• _Your objective_: Copy every line from the material below that holds "part".

• _Source material_:
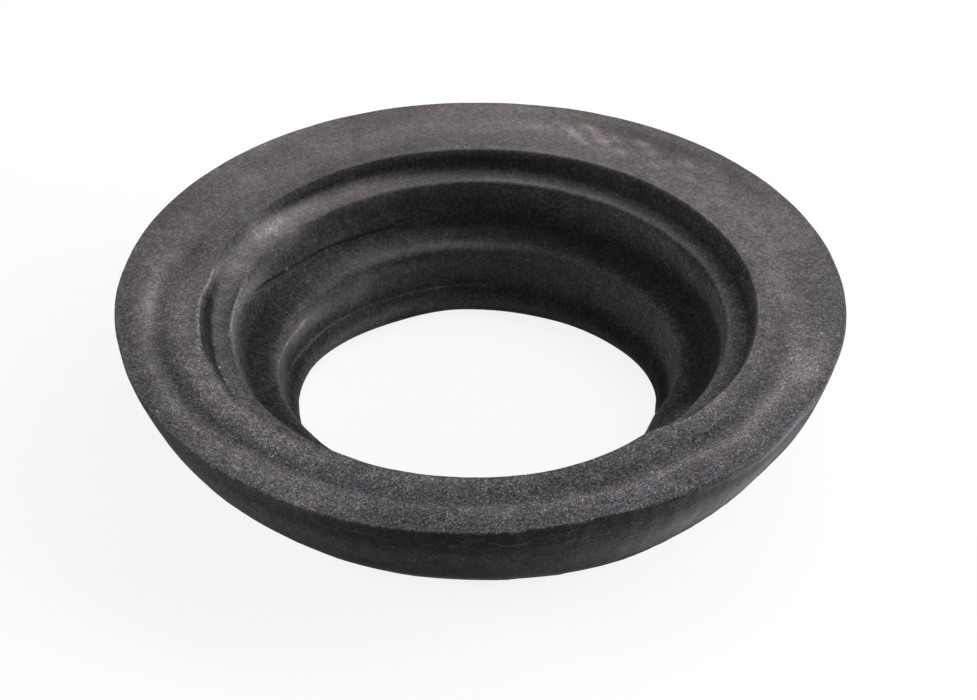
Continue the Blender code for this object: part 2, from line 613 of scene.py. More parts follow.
@dataclass(frozen=True)
class SealGroove:
    """The shallow groove moulded round the flange, with a soft crest outside it.

    Its depth is one cosine wave across its width. It is deepest at the left and in front and
    almost gone behind. Its middle wanders by bells, each an angle, a spread and a shift outward.
    The crest is a bell across. Its knots are an angle, a radius and a share of its height, and
    the last two go straight from knot to knot.
    """

    middle: float = 49.4
    wanders: tuple[tuple[float, float, float], ...] = ((193.0, 28.0, 0.7), (300.0, 40.0, -0.9))
    width: float = 5.4
    deep: float = 0.50
    shallow: float = 0.20
    deep_angle: float = 235.0
    crest_height: float = 0.14
    crest_width: float = 0.95
    crest: tuple[tuple[float, float, float], ...] = (
        (140.0, 50.6, 0.0),
        (160.0, 51.0, 0.5),
        (175.0, 51.7, 1.0),
        (190.0, 52.8, 1.0),
        (205.0, 53.1, 1.0),
        (225.0, 52.9, 0.9),
        (240.0, 51.9, 0.7),
        (255.0, 51.5, 0.5),
        (270.0, 51.0, 0.6),
        (290.0, 50.7, 0.8),
        (315.0, 51.1, 1.0),
        (337.0, 51.1, 1.0),
        (350.0, 49.6, 0.4),
        (359.0, 49.0, 0.0),
    )

    def middle_at(self, angle: np.ndarray) -> np.ndarray:
        """The radius of the groove's bottom at each angle: its mean plus the bells."""
        radius = np.full_like(angle, self.middle)
        for centre, spread, shift in self.wanders:
            radius = radius + shift * bell(angle_gap(angle, centre), spread)
        return radius

    def crest_share(self, surface: Surface) -> np.ndarray:
        """The crest as a share of its full height at each point."""
        angle, radius, share = np.array(self.crest).T
        gap = surface.radius - np.interp(surface.angle, angle, radius)
        return np.interp(surface.angle, angle, share) * bell(gap, self.crest_width)

    def height(self, surface: Surface) -> np.ndarray:
        """How far the flange lies below its top height, as heights of zero or less."""
        gap = (surface.radius - self.middle_at(surface.angle)) / (0.5 * self.width)
        dip = 0.5 * (1.0 + np.cos(np.pi * np.clip(gap, -1.0, 1.0)))
        side = 0.5 * (1.0 + np.cos(np.radians(angle_gap(surface.angle, self.deep_angle))))
        depth = self.shallow + (self.deep - self.shallow) * side
        low = self.crest_height * (self.crest_share(surface) - 1.0)
        on_flange = (surface.place >= Span.FLANGE) & (surface.place < Span.RIM)
        return np.where(on_flange, low - depth * dip, 0.0)


@dataclass(frozen=True)
class Seam:
    """A thin line that runs along the wall: a fold, a wrinkle, a line of flash or a painted
    highlight.

    Its knots are an angle and a place along the section. Its place goes straight from one knot to
    the next as the angle grows, and it fades out at its two ends. Its relief is a bell of its
    width. Its gain multiplies the colour as far out as the full share of its reach, and is back
    to one at its reach. Past its ends the distance from it grows to that many widths or reaches,
    whichever is more, so nothing of it is left there.
    """

    name: str
    knots: tuple[tuple[float, float], ...]
    width: float = 0.3
    height_of: float = 0.0
    reach: float = 0.4
    gain: float = 1.0
    fade: float = 6.0
    full: float = 0.25
    past_widths: float = 4.0
    past_reaches: float = 1.5

    def offset(self, surface: Surface) -> np.ndarray:
        """How far each point lies from the line, as a vector in millimetres.

        Its first part is the signed distance along the section. Its second grows past the ends
        of the line, so that the vector is nowhere short where the line has faded out.

        Args:
            surface: the ring's grid.

        Returns:
            Vectors over the grid, whose third part is zero.
        """
        angle = surface.angle[:, 0]
        stops = np.array(self.knots)
        place = np.interp(angle, stops[:, 0], stops[:, 1])
        run = surface.run
        columns = np.arange(run.shape[1])
        at = np.interp(place, surface.place[0], columns)
        low = np.floor(at).astype(int)
        share = at - low
        rows = np.arange(run.shape[0])
        line = run[rows, low] * (1.0 - share) + run[rows, np.minimum(low + 1, columns[-1])] * share
        past = np.maximum(stops[0, 0] - angle, angle - stops[-1, 0])
        hidden = max(self.past_widths * self.width, self.past_reaches * self.reach)
        faded = hidden * smooth_step(past, -self.fade, 0.0)
        across = run - line[:, None]
        along = np.broadcast_to(faded[:, None], run.shape)
        return np.stack([across, along, np.zeros_like(run)], axis=-1)

    def height(self, surface: Surface) -> np.ndarray:
        """The relief that the line leaves: a bell across it."""
        return self.height_of * bell(np.linalg.norm(self.offset(surface), axis=-1), self.width)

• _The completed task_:
Continue the Blender code for this object: part 2, from line 613 of scene.py. More parts follow.
        Its first part is the signed distance along the section. Its second grows past the ends
            Vectors over the grid, whose third part is zero.